Grilled Mako with Spicy* Cilantro-Lime Chimichurri
- 3 lbs Mako Shark steaks, skin left on (this would probably also work with tuna or swordfish if you can’t find)
- 2 tablespoons brown sugar
- 1 cup soy (my brother said he used just enough to cover the bottom of the marinade pan, and then poured some more on top after he put the shark in the pan)
- 3 cloves fresh chopped garlic
- a few turns of fresh cracked pepper
- a glug or two of olive oil
- 1 cup of chopped scallions (we used green onion tops)
- 1/2 cup of chopped cilantro
- 1 bunch cilantro, chopped (roughly 1 cup)
- 2 cloves garlic
- juice and zest from 1 lime + zest from 1 lemon
- a few good glugs of olive oil (scant 1/4 cup)
- 1/2 jalapeno pepper, seeds removed* and diced
- 3-5 pinches of coarse salt (1-2 teaspoons)
Combine the brown sugar, soy, garlic, pepper, olive oil, scallions and cilantro, and marinate Mako steaks for about an hour, basting or turning halfway through to make sure all surfaces of the fish are in contact with the marinade.
While the marinade is working its magic, make the cilantro chimichurri. Combine cilantro, garlic, lemon and lime zest and juice, olive oil, jalapeno and salt in a food processor or blender and process until everything is finely chopped and blended (You may need to do this a little longer than you think if there are some cilantro stems in there). Taste to adjust seasonings, adding more jalapeno, lime, lemon juice, salt or oil as needed. You can also thin this out with a little water if you want it more liquid and don’t want to add more oil.

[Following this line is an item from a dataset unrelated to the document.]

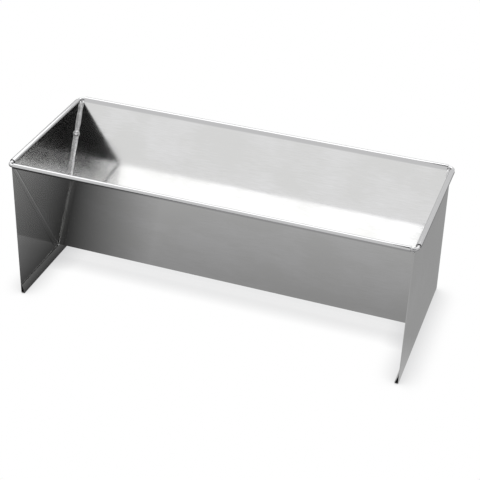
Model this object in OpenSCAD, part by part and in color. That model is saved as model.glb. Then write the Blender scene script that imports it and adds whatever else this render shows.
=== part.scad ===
// Triangular trough mould of bright sheet metal, standing on two end plates.
// A V-shaped sheet is held between the plates, and every top edge is rolled
// over one bent wire that runs right round the mouth.
//
// Frame: +X along the trough, +Y to the back, +Z up.
// Origin: middle of the footprint, on the surface that the plates stand on.

/* [Overall] */
// Length over the rolled rims
pan_length = 300; // [160:1:400]
// Width of the mouth over the rolled rims
mouth_width = 117; // [90:1:150]
// Height from the feet to the top of the rims
pan_height = 111; // [80:1:150]

/* [Sheet and wire] */
// Thickness of the sheet metal
sheet_t = 0.5; // [0.4:0.05:0.8]
// Diameter of the rim wire
wire_d = 2.6; // [2:0.1:3.2]
// Room between the wire and the sheet rolled round it
wire_gap = 0.2; // [0.1:0.05:0.3]
// Angle through which the sheet is rolled round the wire
roll_sweep = 300; // [220:5:300]
// Bend radius of the wire at the corners, on its centre line
wire_bend_r = 3.2; // [2.4:0.1:3.6]

/* [Rim corners] */
// From the crossing of two rims to where the long roll stops
long_roll_stop = 4; // [4:0.1:7]
// From the crossing of two rims to where the short roll stops
short_roll_stop = 5.4; // [4:0.1:8]
// From the wire's centre down to the plates' cut corners
corner_notch = 2.5; // [2.2:0.1:4]

/* [Trough] */
// Height of the fold's underside above the surface
fold_height = 7.4; // [5:0.1:20]
// Inside radius of the fold
fold_r = 1; // [0.6:0.1:2]
// Inside radius of the bend between a wall and its end flange
flange_bend_r = 0.8; // [0.5:0.1:1.2]
// Width of the end flange at its low end, measured from the wall's inner face
flange_low_w = 5; // [4:0.1:8]
// Width of the end flange at its high end
flange_high_w = 2.6; // [2.4:0.1:6]
// Length of wall above the fold that has no flange
flange_relief = 3; // [2.5:0.1:8]
// How far the flange's low end is cut on the slant
flange_slant = 2.4; // [0:0.1:6]
// From the top of a wall down to the flange's high end
flange_top_drop = 3; // [2.5:0.1:8]
// Width of the cut that parts the flange from the strip of wall beside the fold
relief_cut_w = 1; // [0.6:0.1:2]

/* [End plates] */
// Width of an end plate at its foot
foot_width = 121; // [100:1:160]
// Width of an end plate at its cut corners
plate_top_width = 111; // [84:1:140]
// Height of the folded hem along the foot
hem_height = 7; // [5:0.1:12]
// Depth of the hem, over the plate and the fold
hem_depth = 3; // [2.4:0.1:4]
// Outside radius of the hem's two lower corners
hem_corner_r = 1; // [0.9:0.05:1.1]
// Room between the plate and the hem's free edge
hem_gap = 0.15; // [0.1:0.05:0.3]

/* [Seams] */
// Size of the solder fillet in the corner between wall and plate
fillet_size = 2; // [1.6:0.1:3]
// From the top of a wall down to the end of the fillet
seam_top_drop = 1; // [0.5:0.1:4]
// Thickness that the fillet keeps at its two edges
fillet_edge = 0.15; // [0.1:0.05:0.3]
// Radius of the solder lump on the left seam
lump_r = 2.6; // [2.2:0.1:3.5]
// Place of the lump, as a share of the wall from the fold to the rim
lump_place = 0.76; // [0.3:0.01:0.9]
// Room between a flange and the plate that it lies on
lap_gap = 0.1; // [0.05:0.05:0.2]

/* [Hidden] */
$fn = 64;
sheet_colour = [0.80, 0.81, 0.82];
plate_colour = [0.74, 0.75, 0.77];
wire_colour = [0.66, 0.67, 0.69];
solder_colour = [0.86, 0.87, 0.88];

// Rolled rims
roll_r = wire_d / 2 + wire_gap + sheet_t;
roll_core_r = roll_r - sheet_t;
rim_x = pan_length / 2 - roll_r;
rim_y = mouth_width / 2 - roll_r;
rim_z = pan_height - roll_r;

// Planes of the end plates, on the positive side
plate_out_x = rim_x - roll_core_r;
plate_in_x = plate_out_x - sheet_t;
lap_x = plate_in_x - lap_gap;

// The fold and the lean of the walls
fold_out_r = fold_r + sheet_t;
fold_z = fold_height + fold_out_r;
wall_rise = rim_z - fold_z;
wall_reach = norm([rim_y, wall_rise]);
wall_lean = acos((fold_r + roll_r) / wall_reach) - atan2(wall_rise, rim_y);
wall_len = rim_y * sin(wall_lean) + wall_rise * cos(wall_lean);

// The end flanges, in the wall's own frame
bend_out_r = flange_bend_r + sheet_t;
bend_w = fold_r + bend_out_r;
bend_x = lap_x - bend_out_r;
flange_s0 = flange_relief;
flange_s1 = wall_len - flange_top_drop;
strip_s1 = flange_s0 - relief_cut_w;
sheet_end_x = rim_x - long_roll_stop;

// The hem's free leaf, which leans back to the plate
leaf_foot_w = hem_depth - hem_corner_r;
leaf_rise = hem_height - hem_corner_r;
leaf_run = 2 * sheet_t + hem_gap - leaf_foot_w;
leaf_reach = norm([leaf_run, leaf_rise]);
leaf_lean = atan2(leaf_rise, leaf_run) - acos(hem_corner_r / leaf_reach);
leaf_len = sqrt(leaf_reach ^ 2 - hem_corner_r ^ 2);

// Past the end of anything that is cut
over = 1;
// Height by which a bend stands proud of the flat sheet beside it, so that they fuse cleanly
tuck = 0.002;
// Overlap between two flat stretches of one sheet
lap = 0.1;

// How far a flat stretch runs on into a bend with this outside radius
function run_in(r_out) = sqrt(2 * tuck * (r_out - sheet_t / 2));

// Section of a bend in the sheet between two angles
module bend(r_out, from, to) {
    extra = asin(run_in(r_out) / (r_out - sheet_t / 2));
    start = from - extra;
    sweep = to - from + 2 * extra;
    steps = ceil(sweep / 45);
    intersection() {
        difference() {
            circle(r_out + tuck);
            circle(r_out - sheet_t + tuck);
        }
        polygon(concat([[0, 0]], [for (i = [0:steps])
            let (a = start + sweep * i / steps) 2 * r_out * [cos(a), sin(a)]]));
    }
}

// A section in Y and Z, drawn out along X to both sides of the middle
module along_x(half_len) {
    rotate([90, 0, 90]) linear_extrude(2 * half_len, center = true) children();
}

// Frame of the back wall: x outwards from the fold's centre, y up the wall, z along the pan
module wall_frame() {
    rotate([90, 0, 90]) translate([0, fold_z, 0]) rotate([0, 0, -wall_lean]) children();
}

// In the wall's frame, a section in x and z drawn out up the wall
module up_wall(from, to) {
    translate([0, to, 0]) rotate([90, 0, 0]) linear_extrude(to - from) children();
}

// The same thing on the front and on the back
module both_walls() {
    children();
    mirror([0, 1, 0]) children();
}

// The same thing at the left and at the right end
module both_ends() {
    children();
    mirror([1, 0, 0]) children();
}

// Section of the two walls between two heights up the wall
module wall_section(from, to) {
    for (side = [0, 1]) mirror([side, 0])
        translate([0, fold_z]) rotate(-wall_lean)
            translate([fold_r, from]) square([sheet_t, to - from]);
}

// Section of the fold between the walls
module fold_section() {
    translate([0, fold_z])
        bend(fold_out_r, 180 + wall_lean, 360 - wall_lean);
}

// Section of the two long rolls
module roll_section() {
    for (side = [0, 1]) mirror([side, 0])
        translate([rim_y, rim_z]) rotate(-wall_lean)
            bend(roll_r, 180 - roll_sweep, 180);
}

// Section of the bend between the back wall and its end flange, with a stretch of both
module flange_section() {
    on = run_in(bend_out_r);
    translate([bend_w, bend_x]) bend(bend_out_r, 90, 180);
    translate([fold_r, sheet_end_x - lap]) square([sheet_t, bend_x - sheet_end_x + lap + on]);
    translate([bend_w - on, lap_x - sheet_t]) square([on + lap, sheet_t]);
}

// One end flange with the bend that joins it to the back wall
module end_flange() {
    wall_frame() {
        up_wall(flange_s0, flange_s1) flange_section();
        translate([0, 0, lap_x - sheet_t]) linear_extrude(sheet_t)
            polygon([[bend_w, flange_s0], [bend_w + lap, flange_s0],
                     [fold_r + flange_low_w, flange_s0 + flange_slant],
                     [fold_r + flange_high_w, flange_s1], [bend_w, flange_s1]]);
    }
}

// V-shaped sheet with rolled long edges and flanged ends
module trough() {
    color(sheet_colour) {
        along_x(lap_x) {
            fold_section();
            wall_section(-run_in(fold_out_r), strip_s1);
        }
        along_x(sheet_end_x) {
            wall_section(strip_s1 - lap, wall_len + run_in(roll_r));
            roll_section();
        }
        both_walls() both_ends() end_flange();
    }
}

// Section of an end plate: x inwards from its outer face, y up
module plate_section() {
    on = run_in(hem_corner_r);
    // Web
    translate([0, hem_corner_r - on])
        square([sheet_t, rim_z - hem_corner_r + on + run_in(roll_r)]);
    // Rolled top
    translate([-roll_core_r, rim_z]) bend(roll_r, 0, roll_sweep);
    // Hem: outer corner, flat underside, inner corner and free leaf
    translate([0, tuck]) {
        translate([hem_corner_r, hem_corner_r]) bend(hem_corner_r, 180, 270);
        translate([hem_corner_r - on, 0])
            square([hem_depth - 2 * hem_corner_r + 2 * on, sheet_t]);
        translate([leaf_foot_w, hem_corner_r]) {
            bend(hem_corner_r, -90, leaf_lean);
            rotate(leaf_lean) translate([hem_corner_r - sheet_t, -on])
                square([sheet_t, leaf_len + on]);
        }
    }
}

// Outline of an end plate, seen along the pan
module plate_outline() {
    notch_z = rim_z - corner_notch;
    roll_half = rim_y - short_roll_stop;
    half = [[foot_width / 2, -over], [foot_width / 2, 0], [plate_top_width / 2, notch_z],
            [roll_half, notch_z], [roll_half, pan_height + over]];
    polygon(concat(half, [for (i = [len(half) - 1:-1:0]) [-half[i][0], half[i][1]]]));
}

// Left end plate with rolled top edge and folded foot
module end_plate() {
    intersection() {
        translate([-plate_out_x, 0, 0]) rotate([90, 0, 0])
            linear_extrude(foot_width + 2 * over, center = true) plate_section();
        along_x(pan_length) plate_outline();
    }
}

module left_end_plate() {
    color(plate_colour) end_plate();
}

module right_end_plate() {
    color(plate_colour) mirror([1, 0, 0]) end_plate();
}

// Closed frame of round wire inside the rolled rims
module rim_wire() {
    side_x = rim_x - wire_bend_r;
    side_y = rim_y - wire_bend_r;
    color(wire_colour) translate([0, 0, rim_z]) {
        for (side = [-1, 1]) {
            translate([0, side * rim_y, 0]) rotate([0, 90, 0])
                cylinder(h = 2 * side_x, d = wire_d, center = true);
            translate([side * rim_x, 0, 0]) rotate([90, 0, 0])
                cylinder(h = 2 * side_y, d = wire_d, center = true);
        }
        both_walls() both_ends() translate([side_x, side_y, 0])
            rotate_extrude(angle = 90) translate([wire_bend_r, 0]) circle(d = wire_d);
    }
}

// Section of the solder in the inside corner between the back wall and the right plate
module fillet_section() {
    difference() {
        translate([fold_r - fillet_size, plate_in_x - fillet_size]) square(fillet_size);
        translate([fold_r - fillet_size, plate_in_x - fillet_size])
            circle(fillet_size - fillet_edge);
    }
}

// Section of the solder drawn into the groove beside the flange's bend
module groove_section() {
    difference() {
        translate([fold_r - lap / 2, bend_x])
            square([bend_out_r + lap / 2, plate_in_x - bend_x]);
        translate([bend_w, bend_x]) circle(bend_out_r + lap_gap);
    }
}

// Solder along both walls at the right end, run together at the fold
module solder_seam() {
    both_walls() wall_frame() {
        up_wall(0, wall_len - seam_top_drop) fillet_section();
        up_wall(flange_s0, flange_s1) groove_section();
    }
    translate([plate_in_x - fillet_size, 0, fold_z]) rotate([0, 90, 0])
        cylinder(h = fillet_size, r = fold_r - lap_gap);
}

// Drop of solder that set on the seam of the back wall
module solder_lump() {
    wall_frame() intersection() {
        translate([fold_r, lump_place * wall_len, plate_in_x]) sphere(lump_r);
        translate([fold_r - 2 * lump_r, 0, plate_in_x - 2 * lump_r])
            cube([2 * lump_r, wall_len, 2 * lump_r]);
    }
}

module left_solder_seam() {
    color(solder_colour) mirror([1, 0, 0]) {
        solder_seam();
        solder_lump();
    }
}

module right_solder_seam() {
    color(solder_colour) solder_seam();
}

trough();
left_end_plate();
right_end_plate();
rim_wire();
left_solder_seam();
right_solder_seam();
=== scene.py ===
"""Triangular loaf mould of bright tinned sheet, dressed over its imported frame.

The mould is a folded trough between two end plates. Its four top edges are rolled round one bent
wire, and both inside corners are soldered. Lengths are in metres, in the frame of the solids:
+X along the trough, +Y to the back, +Z up, with the origin on the table under the middle.
"""

import logging
import math
from dataclasses import dataclass
from enum import Enum
from typing import Callable, Sequence

import bmesh
import bpy
from mathutils import Matrix, Vector, noise

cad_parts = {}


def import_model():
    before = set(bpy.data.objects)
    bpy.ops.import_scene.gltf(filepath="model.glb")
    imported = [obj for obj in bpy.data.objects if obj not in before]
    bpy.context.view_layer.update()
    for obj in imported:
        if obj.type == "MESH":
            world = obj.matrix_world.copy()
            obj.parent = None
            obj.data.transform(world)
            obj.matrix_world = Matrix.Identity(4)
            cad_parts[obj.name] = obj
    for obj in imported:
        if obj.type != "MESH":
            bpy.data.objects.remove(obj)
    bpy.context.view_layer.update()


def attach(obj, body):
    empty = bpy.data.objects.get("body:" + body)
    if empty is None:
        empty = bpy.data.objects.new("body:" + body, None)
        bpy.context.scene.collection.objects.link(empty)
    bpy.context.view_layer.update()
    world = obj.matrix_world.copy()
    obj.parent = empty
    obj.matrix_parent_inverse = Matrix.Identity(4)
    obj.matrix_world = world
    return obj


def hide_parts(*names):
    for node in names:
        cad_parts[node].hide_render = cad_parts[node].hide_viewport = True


LOG = logging.getLogger("mould")
MM = 0.001
CUT_EDGE_EASE = 0.06 * MM
CUT_EDGE_ANGLE = 1.2
BACKDROP_RAYS = ("Is Glossy Ray", "Is Transmission Ray")
MIX_FIRST, MIX_SECOND, MIX_RESULT = 6, 7, 2


class End(Enum):
    """The two ends of the trough, by the sign of X."""

    LEFT = -1
    RIGHT = 1


# --------------------------------------------------------------------------- sizes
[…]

Grill fish on medium-high heat, 5-8 minutes on each side (depending on how thick your steaks are and how rare you like them). Serve topped with a dolop of the spicy chimichurri alongside some simply grilled summer squash and white onions.
*You can leave the jalapeno out if you’re not feeling particularly adventurous, but I highly recommend including it. If you’re on the fence, use only a small piece of the jalapeno instead of half. Live dangerously: spice things up. You won’t regret it.
…Unless you rub your eyes after cutting the pepper. Don’t do that.
In fact, please use gloves or wash your hands three or four times carefully with soap after handling the spicy pepper. You want to add a little heat to your plate, your palate, maybe even your life… but not to your eyeballs.